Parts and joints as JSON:
________________________
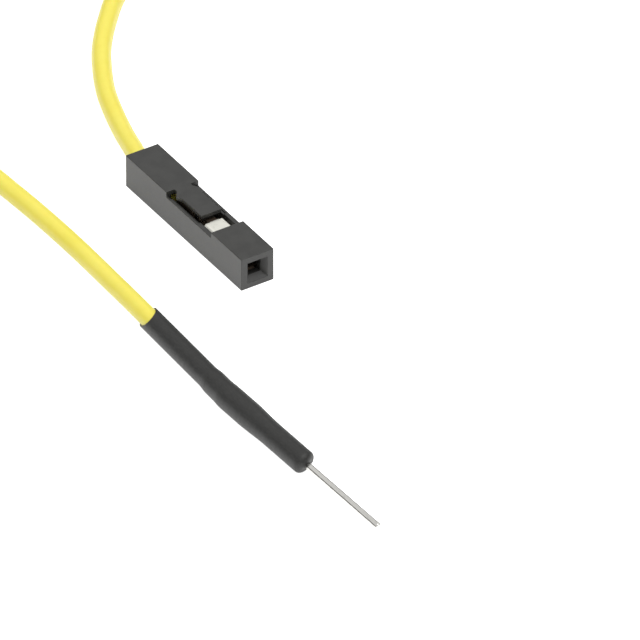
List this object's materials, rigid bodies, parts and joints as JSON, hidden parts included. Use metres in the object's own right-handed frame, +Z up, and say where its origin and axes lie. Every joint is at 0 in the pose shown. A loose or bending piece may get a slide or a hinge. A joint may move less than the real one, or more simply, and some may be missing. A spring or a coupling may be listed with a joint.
{
  "type": "breadboard jumper wire",
  "caption": "Yellow jumper lead with a black crimp socket housing at one end and a heat-shrink sleeved round pin at the other.",
  "frame": {"origin": "middle of the underside of the socket housing, on the surface that the lead lies on", "axes": "+X along the housing from its wire end to its mating face, +Z up out of the surface, +Y across the housing, away from the pin end"},
  "size_m": [0.0803, 0.0257, 0.0025],
  "materials": {
    "black_nylon": "satin moulded black nylon",
    "yellow_pvc": "smooth soft yellow PVC insulation",
    "tinned_bronze": "bright tin-plated stamped bronze",
    "tinned_copper": "tinned copper strand",
    "plated_brass": "bright nickel-plated turned brass",
    "solder": "soft grey solder",
    "shrink_tube": "satin black heat-shrink tubing"
  },
  "bodies": {
    "root": {"housing": "black_nylon", "socket_terminal": "tinned_bronze", "wire": "yellow_pvc", "strand_1_socket_end": "tinned_copper", "strand_2_socket_end": "tinned_copper", "strand_3_socket_end": "tinned_copper", "strand_4_socket_end": "tinned_copper", "strand_5_socket_end": "tinned_copper", "strand_6_socket_end": "tinned_copper", "strand_7_socket_end": "tinned_copper", "pin_contact": "plated_brass", "solder_joint": "solder", "heat_shrink_sleeve": "shrink_tube", "strand_1_pin_end": "tinned_copper", "strand_2_pin_end": "tinned_copper", "strand_3_pin_end": "tinned_copper", "strand_4_pin_end": "tinned_copper", "strand_5_pin_end": "tinned_copper", "strand_6_pin_end": "tinned_copper", "strand_7_pin_end": "tinned_copper"}
  },
  "joints": []
}
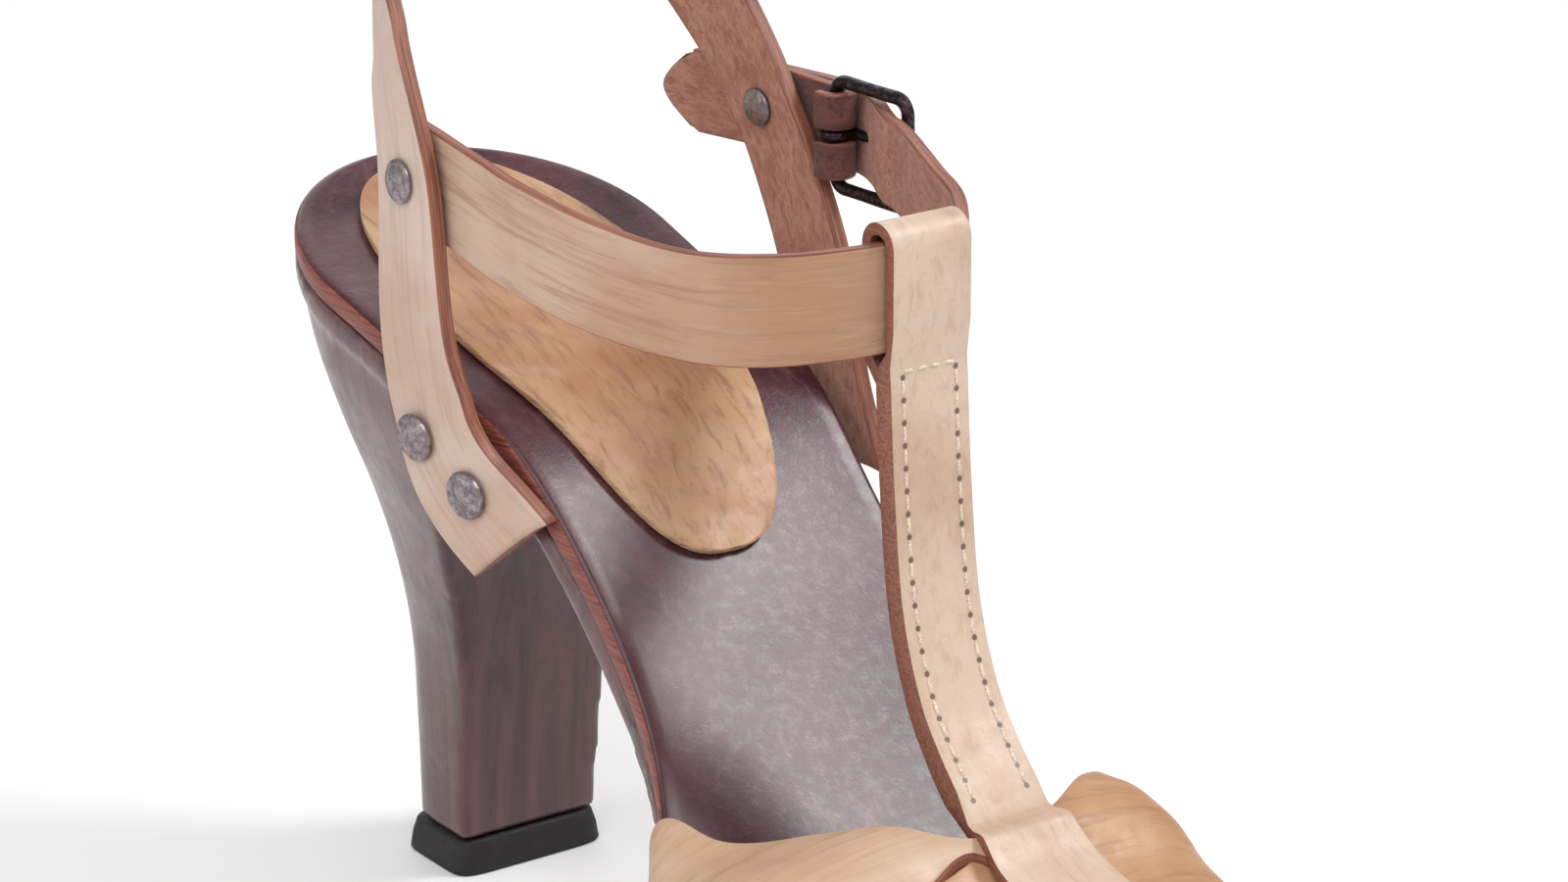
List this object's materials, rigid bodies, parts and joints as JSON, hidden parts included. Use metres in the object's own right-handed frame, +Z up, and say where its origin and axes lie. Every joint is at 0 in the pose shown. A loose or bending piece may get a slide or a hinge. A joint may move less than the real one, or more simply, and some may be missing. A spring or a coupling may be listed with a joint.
{
  "type": "leather sandal",
  "caption": "Left high-heeled leather sandal on a carved wooden sole, with a looped T-strap, a buckled ankle band and a riveted back strap.",
  "frame": {"origin": "middle of the heel tip's bottom face, on the floor", "axes": "+Z up, -Y towards the toe, +X towards the shoe's outer side, where the buckle is"},
  "size_m": [0.0942, 0.2241, 0.1925],
  "materials": {
    "heel_rubber": "matte",
    "dark_wood": "stained and waxed",
    "tread_rubber": "matte",
    "footbed_leather": "polished",
    "pad_leather": "smooth natural",
    "strap_leather": "natural vegetable tan with reddish cut edges",
    "buckle_metal": "antique dark",
    "rivet_metal": "pewter"
  },
  "bodies": {
    "root": {"heel_tip": "heel_rubber", "wooden_sole": "dark_wood", "forefoot_tread": "tread_rubber", "footbed": "footbed_leather", "heel_pad": "pad_leather", "toe_and_t_strap": "strap_leather", "ankle_band": "strap_leather", "back_strap": "strap_leather", "buckle_strap": "strap_leather", "buckle_frame": "buckle_metal", "buckle_prong": "buckle_metal", "strap_rivet_inner": "rivet_metal", "strap_rivet_outer": "rivet_metal", "strap_nail_inner_back": "rivet_metal", "strap_nail_inner_front": "rivet_metal", "strap_nail_outer_back": "rivet_metal", "strap_nail_outer_front": "rivet_metal", "toe_nail_inner_back": "rivet_metal", "toe_nail_inner_front": "rivet_metal", "toe_nail_outer_back": "rivet_metal", "toe_nail_outer_front": "rivet_metal"}
  },
  "joints": []
}
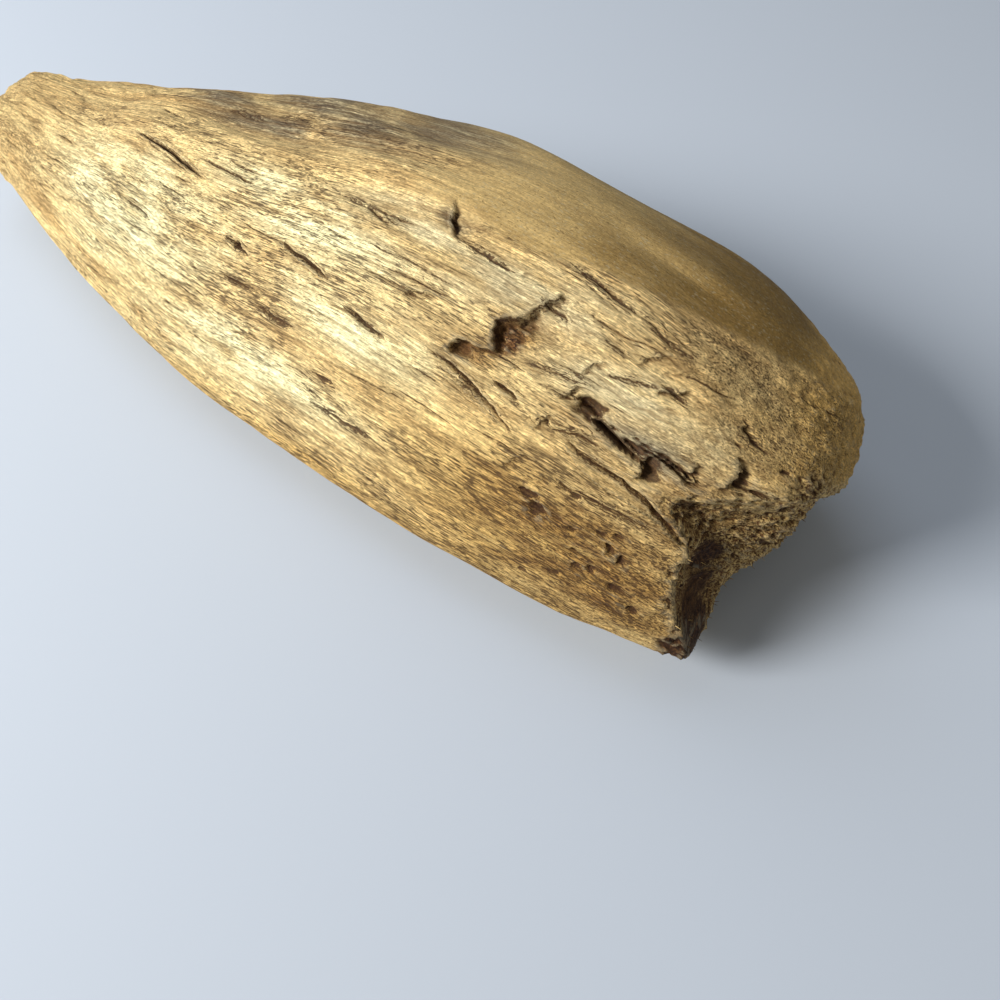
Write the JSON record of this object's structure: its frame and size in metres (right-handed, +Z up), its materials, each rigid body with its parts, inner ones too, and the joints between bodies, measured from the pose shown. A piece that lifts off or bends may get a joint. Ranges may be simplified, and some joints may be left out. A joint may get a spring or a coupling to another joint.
{
  "type": "driftwood piece",
  "caption": "Worn, split and broken-off piece of driftwood with deep grain cracks, lying on its side; a natural accent for shore, yard and shelf scenes.",
  "frame": {"origin": "under the middle of the piece's bounding box, on the surface that it rests on", "axes": "+X along the grain towards the thick broken end, the split face looks towards -Y and up, the rounded shoulder is at +Y, +Z up"},
  "size_m": [0.2994, 0.1014, 0.0689],
  "materials": {
    "weathered_wood": "bare weathered wood, matt, with open grain and darker cracks"
  },
  "bodies": {
    "root": {"driftwood": "weathered_wood"}
  },
  "joints": []
}
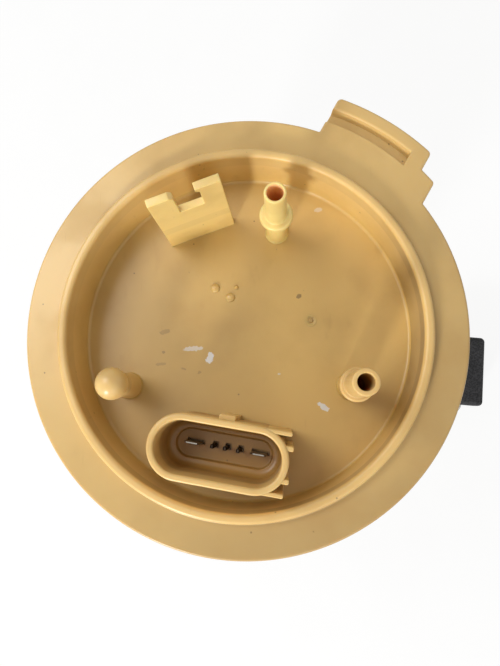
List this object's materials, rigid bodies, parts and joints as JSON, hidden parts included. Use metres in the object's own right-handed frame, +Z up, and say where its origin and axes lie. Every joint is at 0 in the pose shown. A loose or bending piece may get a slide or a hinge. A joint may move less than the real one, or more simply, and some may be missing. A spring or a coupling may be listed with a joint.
{
  "type": "fuel pump module",
  "caption": "In-tank fuel pump module: tan moulded tank flange with line stems and connector, sprung guide rods, swirl pot with electric pump, and a float level sender.",
  "frame": {"origin": "on the flange axis, in the plane of the flange's underside that seats on the tank neck", "axes": "+Z up out of the tank, +X towards the float, +Y completes the frame"},
  "size_m": [0.2306, 0.1779, 0.199],
  "materials": {
    "acetal_tan": "moulded acetal, tan, satin",
    "nbr_rubber": "moulded nitrile rubber",
    "tin_plate": "stamped and tin plated",
    "epoxy": "cast potting resin",
    "pbt_black": "moulded polyester, black",
    "zinc_steel": "drawn steel, zinc plated",
    "spring_steel": "cold-drawn spring wire",
    "nylon_hose": "extruded corrugated nylon",
    "lead_insulation": "fuel-proof wire insulation",
    "acetal_natural": "moulded acetal, natural white",
    "acetal_black": "moulded acetal, black",
    "acetal_bush": "turned acetal",
    "die_cast_aluminium": "die cast and faced",
    "sintered_bronze": "sintered, oil filled",
    "ferrite": "sintered ferrite",
    "carbon": "pressed carbon",
    "pps_black": "moulded, glass filled",
    "nylon_mesh": "woven nylon mesh, welded edge",
    "brass_turned": "turned brass",
    "thick_film_ceramic": "alumina with printed tracks",
    "phenolic_brown": "moulded phenolic",
    "lamination_steel": "stacked electrical steel",
    "copper_wire": "copper",
    "stainless_wire": "drawn stainless wire",
    "nbr_foam": "closed-cell nitrile foam"
  },
  "bodies": {
    "flange_assembly": {"flange": "acetal_tan", "tank_seal": "nbr_rubber", "power_terminals": "tin_plate", "signal_terminals": "tin_plate", "terminal_potting": "epoxy", "inner_plug": "pbt_black", "guide_rods": "zinc_steel", "rod_clips": "spring_steel", "left_spring": "spring_steel", "right_spring": "spring_steel", "supply_hose": "nylon_hose", "return_hose": "nylon_hose", "pump_leads": "lead_insulation", "sender_leads": "lead_insulation"},
    "reservoir_assembly": {"swirl_pot": "acetal_natural", "pot_cover": "acetal_black", "guide_bushes": "acetal_bush", "pump_shell": "zinc_steel", "inlet_cover": "die_cast_aluminium", "chamber_plate": "die_cast_aluminium", "lower_bearing": "sintered_bronze", "upper_bearing": "sintered_bronze", "motor_magnets": "ferrite", "motor_brushes": "carbon", "brush_springs": "spring_steel", "pump_end_cap": "pps_black", "outlet_valve_spring": "spring_steel", "pump_plug": "pbt_black", "pump_isolator": "nbr_rubber", "pump_cradle": "acetal_black", "pump_foot_ring": "nbr_rubber", "strainer_bag": "nylon_mesh", "strainer_collar": "acetal_bush", "jet_pump_body": "acetal_black", "jet_nozzle": "brass_turned", "sender_housing": "acetal_black", "sender_card": "thick_film_ceramic"},
    "pump_rotor": {"motor_shaft": "zinc_steel", "impeller": "phenolic_brown", "armature_core": "lamination_steel", "armature_windings": "copper_wire", "commutator": "copper_wire"},
    "outlet_check": {"outlet_valve": "brass_turned"},
    "fill_check": {"fill_valve": "nbr_rubber"},
    "sender_lever": {"wiper_hub": "acetal_bush", "wiper_contacts": "brass_turned", "float_arm": "stainless_wire"},
    "float_body": {"float": "nbr_foam"}
  },
  "joints": [
    {"name": "reservoir_slide", "type": "slide", "parent": "flange_assembly", "child": "reservoir_assembly", "axis": [0, 0, 1], "range_m": [0, 0.025], "stiffness_N_per_m": 600, "springref_m": -0.04, "deforming": ["left_spring", "right_spring", "supply_hose", "return_hose", "pump_leads", "sender_leads"]},
    {"name": "pump_spin", "type": "hinge", "parent": "reservoir_assembly", "child": "pump_rotor", "pos_m": [0, -0.004, -0.137], "axis": [0, 0, 1], "continuous": true},
    {"name": "outlet_valve_lift", "type": "slide", "parent": "reservoir_assembly", "child": "outlet_check", "axis": [0, 0, 1], "range_m": [0, 0.0015], "stiffness_N_per_m": 120, "springref_m": -0.003, "deforming": ["outlet_valve_spring"]},
    {"name": "fill_valve_lift", "type": "slide", "parent": "reservoir_assembly", "child": "fill_check", "axis": [0, 0, 1], "range_m": [0, 0.0015]},
    {"name": "float_arm_swing", "type": "hinge", "parent": "reservoir_assembly", "child": "sender_lever", "pos_m": [0, 0, -0.115], "axis": [-0.0906, -0.9959, 0], "range_deg": [0, 55]},
    {"name": "float_turn", "type": "hinge", "parent": "sender_lever", "child": "float_body", "pos_m": [0.13091, -0.00689, -0.1525], "axis": [0.0906, 0.9959, 0], "range_deg": [-45, 45]}
  ]
}
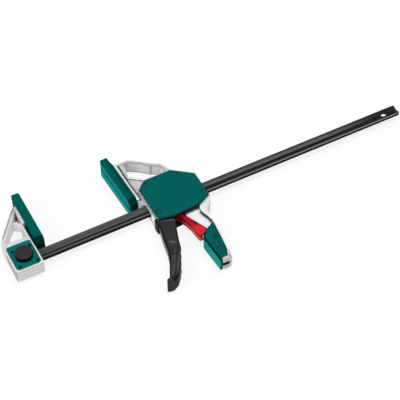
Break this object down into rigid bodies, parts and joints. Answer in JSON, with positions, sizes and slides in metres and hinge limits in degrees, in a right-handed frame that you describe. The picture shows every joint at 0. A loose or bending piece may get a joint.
________________________
Determine how many lines in the listing above hold the string "from", then write only the number.

2